The Centers for Disease Control and Prevention recently weighed in on the controversial oral contraceptive Yaz and is warning new mothers not to take it or its sister pill, Yasmin.

The CDC is saying that women should not take estrogen-based birth control pills like Yaz or Yasmin within the first 3-6 weeks after giving birth because their own research has shown that the mothers who take estrogen-filled birth control pills in the first six weeks of giving birth are far more likely to develop potentially deadly blood clots. This risk is even higher if the mother is older than 34 or had a C-section.

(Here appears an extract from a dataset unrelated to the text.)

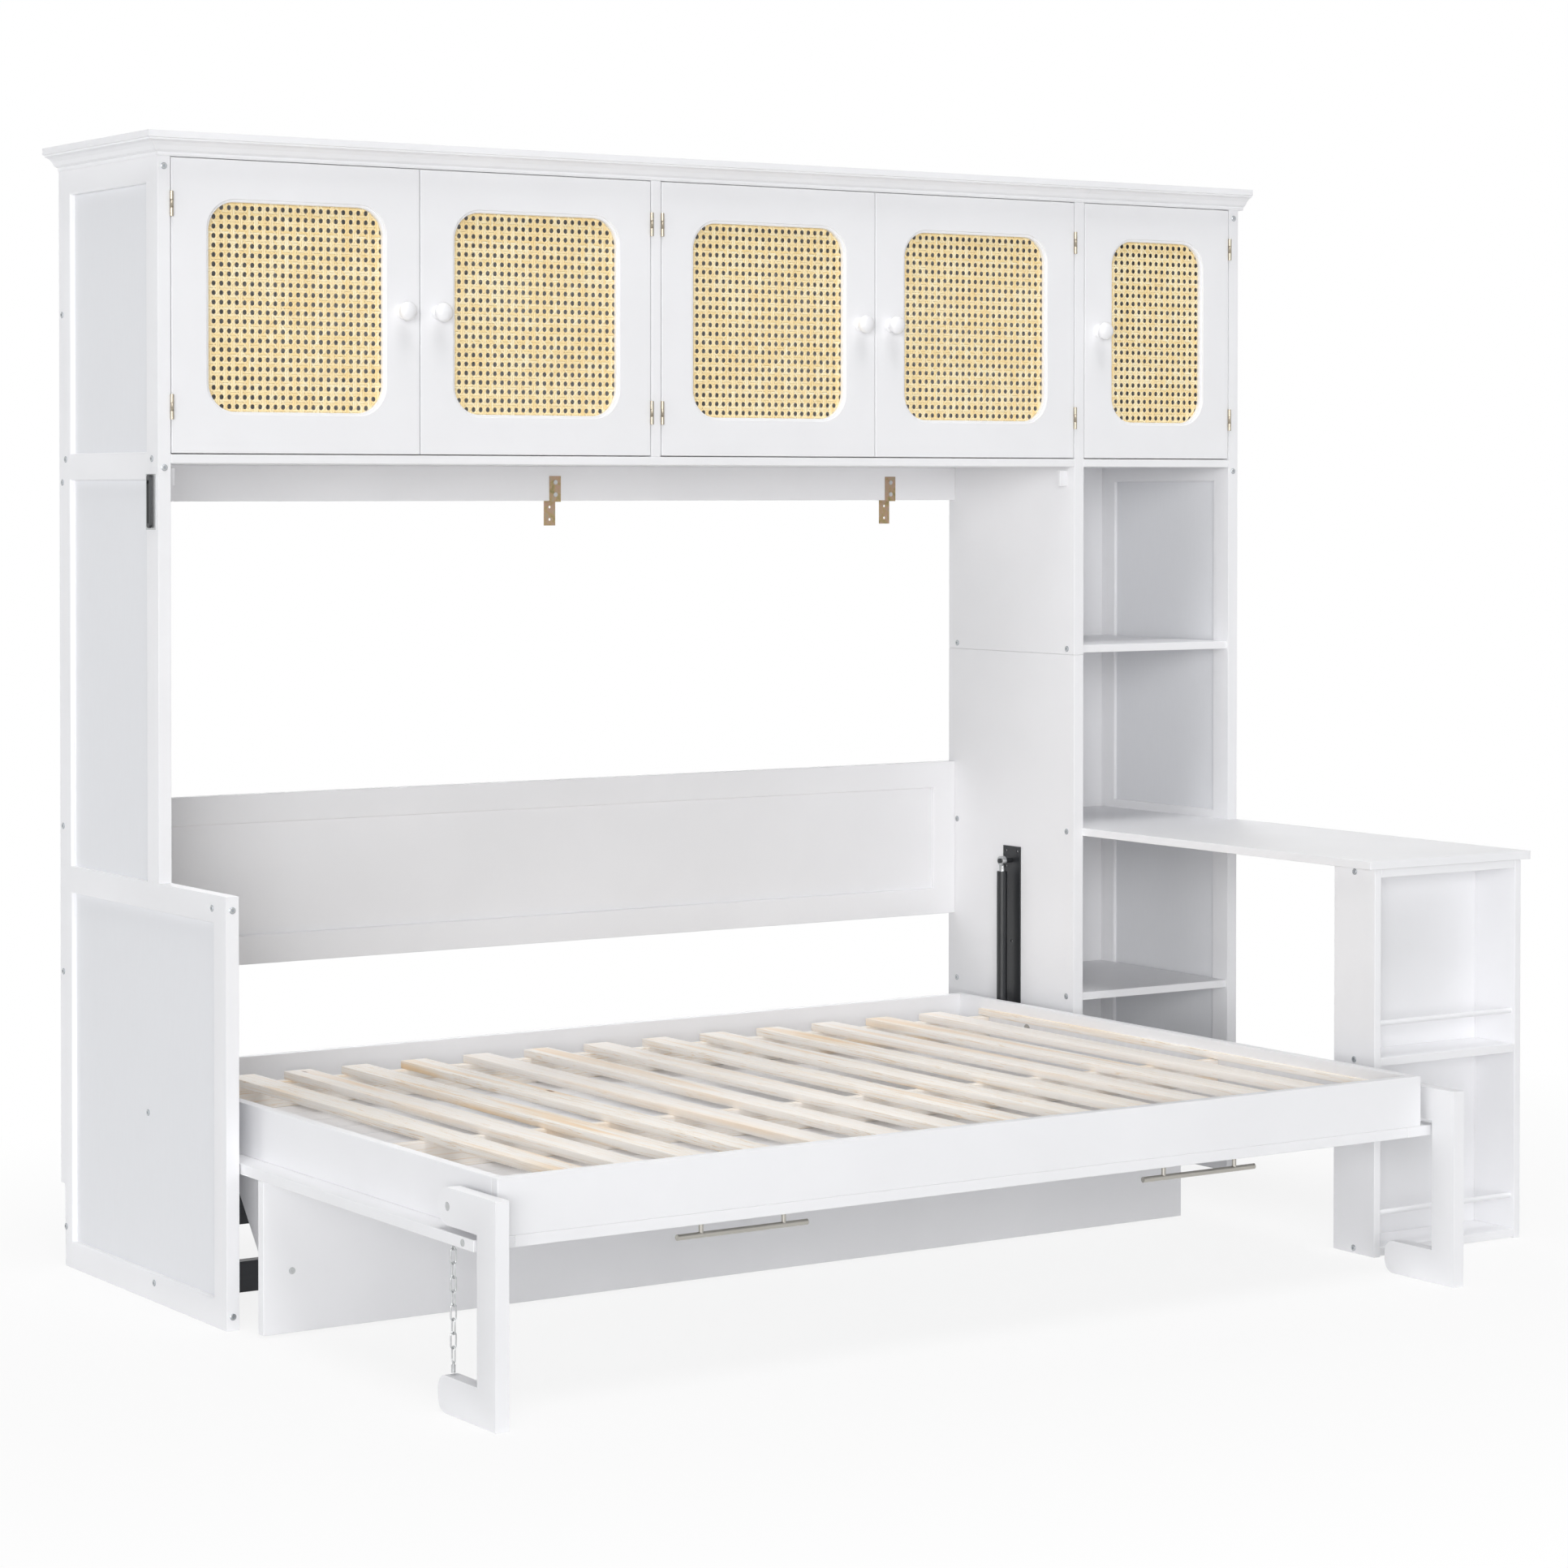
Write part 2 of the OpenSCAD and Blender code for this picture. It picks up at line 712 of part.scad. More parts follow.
module door_cane(d) {
  w = d[1] - d[0];
  h = doors_z1 - doors_z0;
  color(cane_colour) place()
    translate([d[0] + door_stile - 8, -side_d + door_t - 7 + cane_t, doors_z0 + door_stile - 8])
      rotate([90, 0, 0]) linear_extrude(cane_t)
        round_rect(w - 2 * door_stile + 16, h - 2 * door_stile + 16, window_r + 8);
}

knob_edge = 37;

module knob() {
  rotate([90, 0, 0]) rotate_extrude()
    polygon([
      [0, 0], [knob_r * 0.5, 0], [knob_r * 0.5, 2], [knob_r * 0.36, 4],
      [knob_r * 0.36, 14], [knob_r * 0.6, 17], [knob_r * 0.92, 20], [knob_r, 24],
      [knob_r * 0.95, 28], [knob_r * 0.75, 31.5], [knob_r * 0.4, 33.5], [0, 34]
    ]);
}

module door_fittings(d) {
  kx = d[2] == 1 ? d[1] - knob_edge : d[0] + knob_edge;
  color(steel) place() {
    for (z = hinge_z) moving_leaf(d, z);
    translate([kx, -side_d, (doors_z0 + doors_z1) / 2]) knob();
  }
}

module door_1_frame() { door_frame(doors[0]); }
module door_2_frame() { door_frame(doors[1]); }
module door_3_frame() { door_frame(doors[2]); }
module door_4_frame() { door_frame(doors[3]); }
module door_5_frame() { door_frame(doors[4]); }
module door_1_cane() { door_cane(doors[0]); }
module door_2_cane() { door_cane(doors[1]); }
module door_3_cane() { door_cane(doors[2]); }
module door_4_cane() { door_cane(doors[3]); }
module door_5_cane() { door_cane(doors[4]); }
module door_1_fittings() { door_fittings(doors[0]); }
module door_2_fittings() { door_fittings(doors[1]); }
module door_3_fittings() { door_fittings(doors[2]); }
module door_4_fittings() { door_fittings(doors[3]); }
module door_5_fittings() { door_fittings(doors[4]); }

/* ---- bed ---- */

module bed_long_rails() {
  color(white) place() {
    box([bed_x0, bed_y0, rail_z], [bed_x1, bed_y0 + rail_t, rail_top]);
    box([bed_x0, bed_y1 - rail_t, rail_z], [bed_x1, bed_y1, rail_top]);
  }
}

module bed_end_rails() {
  color(white) place()
    for (x = [bed_x0, bed_x1 - rail_t])
      difference() {
        box([x, bed_y0 + rail_t, rail_z], [x + rail_t, bed_y1 - rail_t, rail_top]);
        rod_x([x - 1, pivot_y, pivot_z], pivot_r + run, rail_t + 2);
      }
}

module bed_face_strips() {
  color(white) place() {
    for (x = [lip_x0, lip_x1 - lip_w])
      box([x, bed_y0, lip_z], [x + lip_w, bed_y1, rail_z]);
    for (y = [bed_y0, bed_y1 - lip_w])
      box([lip_x0 + lip_w + joint, y, lip_z], [lip_x1 - lip_w - joint, y + lip_w, rail_z]);
  }
}

module bed_underside_panel() {
  x0 = bed_x0 + rail_t;
  x1 = bed_x1 - rail_t;
  y0 = bed_y0 + rail_t;
  y1 = bed_y1 - rail_t;
  color(white) place() difference() {
    box([x0, y0, rail_z], [x1, y1, rail_z + under_t]);
    for (y = [y1 - groove_pitch : -groove_pitch : y0 + groove_pitch / 2]) {
      box([x0 - 1, y - 1, rail_z + under_t - 2], [x1 + 1, y + 1, rail_z + under_t + 1]);
      box([lip_x0 + lip_w, y - 1, rail_z - 1], [lip_x1 - lip_w, y + 1, rail_z + 2]);
    }
  }
}

bearer_z = rail_z + under_t;
slat_z = bearer_z + bearer_h;
slat_y1 = bed_y1 - rail_t - 78;
slat_y0 = bed_y0 + rail_t + 4;
inner_l = bed_l - 2 * rail_t;
slat_pitch = (inner_l - 2 * slat_margin - slat_w) / (slat_count - 1);
bearer_t = 20;
cleat_h = bearer_h - 4;

function slat_shift(i) = i > 2 ? 0 : slat_crowd * pow(1 - i / 3, 1.5);

module bed_slats() {
  color(pine) place()
    for (i = [0 : slat_count - 1])
      translate([bed_x0 + rail_t + slat_margin + i * slat_pitch + slat_shift(i), 0, 0])
        box([0, slat_y0, slat_z], [slat_w, slat_y1, slat_z + slat_t]);
}

module bed_bearers() {
  color(pine) place() {
    for (y = [slat_y1 - bearer_t - 6, (slat_y0 + slat_y1) / 2 - 120, slat_y0 + 10])
      box([bed_x0 + rail_t, y, bearer_z], [bed_x1 - rail_t, y + bearer_t, slat_z]);
    for (x = [bed_x0 + rail_t, bed_x1 - rail_t - 10])
      box([x, slat_y0 + 10 + bearer_t + joint, slat_z + slat_t - 14],
          [x + 10, slat_y1, slat_z + slat_t]);
  }
}

module shelf_desk_panel() {
  color(white) place()
    box([lip_x0, panel_y0, panel_z0], [lip_x1, panel_y1, lip_z]);
}

module shelf_desk_gussets() {
  color(white) place()
    for (x = gusset_x)
      along_x(x, x + gusset_t, [
        [panel_y1, lip_z], [panel_y1, panel_z0 + 22],
        [panel_y1 + 12, panel_z0 + 22], [panel_y1 + gusset_run, lip_z - 14],
        [panel_y1 + gusset_run, lip_z]
      ]);
}

pull_x = [bay_x0 + pull_in, bay_x1 - pull_in - 15];

module pull_handles() {
  y = bed_y0 + lip_w / 2;
  color(steel) place()
    for (x = pull_x)
      union() {
        rod_x([x - pull_l / 2, y, lip_z - pull_out], pull_r, pull_l);
        for (k = [-0.5, 0.5])
          rod_z([x + k * pull_pitch, y, lip_z - pull_out], pull_r * 0.8, pull_out);
      }
}

module pivot_pins() {
  color(steel) place() {
    union() {
      rod_x([recess + 3, pivot_y, pivot_z], pivot_r, bed_x0 + rail_t - recess - 3);
      rod_x([bed_x0 - seat - 6, pivot_y, pivot_z], pivot_r + 10, 6);
    }
    union() {
      rod_x([bed_x1 - rail_t, pivot_y, pivot_z], pivot_r,
            tower_x0 - recess - 2 - bed_x1 + rail_t);
      rod_x([bed_x1 + seat, pivot_y, pivot_z], pivot_r + 10, 6);
    }
  }
}

module bed_brackets() {
  color(steel) place()
    for (s = [0, 1]) {
      x = s == 0 ? bed_x0 - 3 : bed_x1;
      xs = s == 0 ? strut_x[0] + 5.5 : bed_x1 + 2;
      l = strut_off - 5.5 - 2;
      union() {
        box([x, -strut_y - 14, rail_z + 4], [x + 3, -strut_y + 14, rail_top - 12]);
        rod_x([xs, -strut_y, strut_low_z], stud_r, l);
      }
    }
  // screw eye that carries the safety chain
  color(steel) place() union() {
    rod_z([chain_x, chain_y, chain_top + eye_r + 0.8], 1.6, lip_z - chain_top - eye_r - 0.8);
    translate([chain_x, chain_y, chain_top]) rotate([0, 90, 0])
      rotate_extrude() translate([eye_r, 0]) circle(r = eye_wire_r, $fn = 24);
  }
}

module bed_bolts() {
  color(black) place() {
    for (s = [0, 1]) {
      lx = leg_x[s];
      hx = s == 0 ? lx + 0.5 : lx + board_t - 4.5;
      union() {
        rod_x([hx, leg_bolt_y, leg_bolt_z], leg_head_r, 4);
        if (s == 0)
          rod_x([hx, leg_bolt_y, leg_bolt_z], leg_bolt_r, bed_x0 - hx);
        else
          rod_x([bed_x1, leg_bolt_y, leg_bolt_z], leg_bolt_r, hx - bed_x1 + 4);
        if (s == 0)
          rod_x([lx + board_t + seat, leg_bolt_y, leg_bolt_z], 12,
                bed_x0 - lx - board_t - seat);
        else
          rod_x([bed_x1, leg_bolt_y, leg_bolt_z], 12, lx - bed_x1 - seat);
      }
    }
    for (x = gusset_x) rod_y([x + gusset_t / 2, panel_y0 - 1, 111], cap_r, 1);
    rod_x([lip_x0 - 0.8, bed_y0 + 34, lip_z + lip_t / 2], cap_r, 0.8);
    rod_x([lip_x1, bed_y0 + 34, lip_z + lip_t / 2], cap_r, 0.8);
  }
}

/* ---- struts ---- */

cyl_top = strut_z - 22;
cyl_low = strut_low_z + 42;
rod_len = cyl_top - 30 - strut_low_z;

module strut_cylinders() {
  color(black) place()
    for (x = strut_x)
      difference() {
        union() {
          rod_z([x, -strut_y, cyl_low], strut_r, cyl_top - cyl_low);
          rod_z([x, -strut_y, cyl_top - 1], 6, strut_z - 8 - cyl_top);
          rod_x([x - 5, -strut_y, strut_z], 10, 10);
        }
        rod_x([x - 6, -strut_y, strut_z], stud_r + run, 12);
        rod_z([x, -strut_y, cyl_low - 1], strut_rod_r + run, cyl_top - cyl_low - 10);
      }
}

module strut_rods() {
  color(steel) place()
    for (x = strut_x)
      union() {
        rod_z([x, -strut_y, strut_low_z + 6], strut_rod_r, rod_len - 6);
        rod_x([x - 5, -strut_y, strut_low_z], 9, 10);
      }
}

/* ---- legs ---- */

// Radius of the foot's round end corners
foot_r = min(23, foot_h / 2 - 1);

// Leg outline seen from the left: x = forward from the bolt, y = up
module leg_outline() {
  f = leg_bolt_y - leg_y0;
  b = leg_l - f;
  difference() {
    union() {
      circle(r = arm_h / 2);
      translate([0, -arm_h / 2]) square([f, arm_h]);
      translate([f - post_w, -leg_bolt_z]) square([post_w, leg_bolt_z]);
      translate([0, -leg_bolt_z]) square([f, foot_h]);
      translate([-b + foot_r, -leg_bolt_z]) square([b, foot_h - foot_r]);
      translate([-b + foot_r, -leg_bolt_z + foot_r]) square([b, foot_h - foot_r]);
      translate([-b, -leg_bolt_z + foot_r]) square([b, foot_h - 2 * foot_r]);
      for (z = [foot_r, foot_h - foot_r])
        translate([-b + foot_r, -leg_bolt_z + z]) circle(r = foot_r);
    }
    circle(r = leg_bolt_r + run);
  }
}

module leg(x, s) {
  color(white) place() difference() {
    translate([x, leg_bolt_y, leg_bolt_z]) rotate([90, 0, 90])
      mirror([1, 0, 0]) linear_extrude(board_t) leg_outline();
    rod_x([s == 0 ? x - 1 : x + board_t - 5, leg_bolt_y, leg_bolt_z], leg_head_r + 0.6, 6);
  }
}

module left_leg() { leg(leg_x[0], 0); }
module right_leg() { leg(leg_x[1], 1); }

/* ---- safety chain ---- */

// One link standing in the XZ plane, top of its inner opening at z = 0
module link() {
  ri = link_w / 2 - wire_r;
  for (s = [0, 1])
    translate([0, 0, s == 0 ? -ri + wire_r : -link_l + ri - wire_r])
      rotate([90, s * 180, 0]) rotate_extrude(angle = 180)
        translate([ri, 0]) circle(r = wire_r, $fn = 24);
  for (x = [-ri, ri])
    translate([x, 0, -link_l + ri - wire_r])
      cylinder(r = wire_r, h = link_l - 2 * ri + 2 * wire_r, $fn = 24);
}

button_h = 17;

module safety_chain() {
  color(steel) place() translate([chain_x, chain_y, chain_top - wire_r]) {
    for (i = [0 : links - 1])
      translate([0, 0, -i * link_pitch]) rotate([0, 0, i % 2 == 1 ? 90 : 0]) link();
    translate([0, 0, -(links - 1) * link_pitch - link_l]) {
      rod_z([0, 0, -6], 2.2, 5.6);
      rod_z([0, 0, -button_h], 3.6, button_h - 5);
    }
  }
}

left_low_frame();
left_upper_frame();
side_infill_panels();
divider_boards();
right_side_frame();
tower_back();
tower_boards();
cabinet_boards();
cabinet_partition();
cabinet_back();
crown_mouldings();
upper_wall_rail();
back_board_frame();
back_board_panel();
base_rails();
stop_blocks();
wall_brackets();
bracket_screws();
desk_top();
desk_case_sides();
desk_case_shelves();
desk_case_back();
desk_case_rods();
strut_plates();
pivot_plates();
chain_track();
bolt_caps();
door_hinge_leaves();
pivot_pins();
bed_long_rails();
bed_end_rails();
bed_face_strips();
bed_underside_panel();
bed_slats();
bed_bearers();
shelf_desk_panel();
shelf_desk_gussets();
pull_handles();
bed_brackets();
bed_bolts();
strut_cylinders();
strut_rods();
left_leg();
right_leg();
safety_chain();
door_1_frame();
door_1_cane();
door_1_fittings();
door_2_frame();
door_2_cane();
door_2_fittings();
door_3_frame();
door_3_cane();
door_3_fittings();
door_4_frame();
door_4_cane();
door_4_fittings();
door_5_frame();
door_5_cane();
door_5_fittings();
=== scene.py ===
import json
import math

import bmesh
import bpy
from mathutils import Matrix, Vector

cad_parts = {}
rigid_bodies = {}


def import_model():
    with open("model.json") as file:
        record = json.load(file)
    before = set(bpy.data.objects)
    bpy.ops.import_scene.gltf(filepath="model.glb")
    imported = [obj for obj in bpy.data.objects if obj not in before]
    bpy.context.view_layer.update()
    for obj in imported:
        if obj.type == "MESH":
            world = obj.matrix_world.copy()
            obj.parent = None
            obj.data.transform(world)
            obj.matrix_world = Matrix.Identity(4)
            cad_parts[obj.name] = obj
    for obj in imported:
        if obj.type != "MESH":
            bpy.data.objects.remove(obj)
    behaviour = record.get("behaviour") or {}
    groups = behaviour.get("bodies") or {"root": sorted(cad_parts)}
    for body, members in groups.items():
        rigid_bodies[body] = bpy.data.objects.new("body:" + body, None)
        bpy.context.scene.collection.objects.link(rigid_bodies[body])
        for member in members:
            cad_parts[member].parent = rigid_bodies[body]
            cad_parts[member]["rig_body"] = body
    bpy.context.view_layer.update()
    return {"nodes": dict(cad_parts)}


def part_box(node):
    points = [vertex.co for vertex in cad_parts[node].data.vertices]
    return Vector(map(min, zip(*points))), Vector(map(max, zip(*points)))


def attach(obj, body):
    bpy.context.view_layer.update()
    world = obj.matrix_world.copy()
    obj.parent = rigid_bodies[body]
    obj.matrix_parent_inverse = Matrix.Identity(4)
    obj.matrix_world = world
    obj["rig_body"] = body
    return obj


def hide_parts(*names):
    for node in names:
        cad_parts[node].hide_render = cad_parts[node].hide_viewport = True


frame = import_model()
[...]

Dr. Naomi Tepper, a researcher in the CDC’s Division of Reproductive Health, says “the evidence we looked at showed that the risk was really much higher than we previously thought.” This conclusion reflects some serious backtracking, since older CDC guidelines, which were released only a year ago, were quite reassuring when talking to new mothers about the risks associated with Yaz and Yasmin. In fact, the CDC assured them that they weren’t at a higher risk than anyone else of suffering from Yaz adverse side effects after giving birth.

The fact that the CDC did a complete 180 on the subject has many people wondering if they will file a Yaz lawsuit after developing blood clots. For its part, the CDC report does state that all women are at risk of developing blood clots because of Yaz if they take it immediately after giving birth, but that information is again too late since most of the women being warned have already suffered from the effects.

The CDC may finally be admitting the potential threat of estrogen-filled oral contraceptives like Yaz and Yasmin, but this information is hardly new. Thousands of Yaz lawsuits have been filed already due to the thousands of blood clots that have harmed many women and were fatal for others. This new admission of it by the CDC is years too late for some women, but at least the agency finally caught up.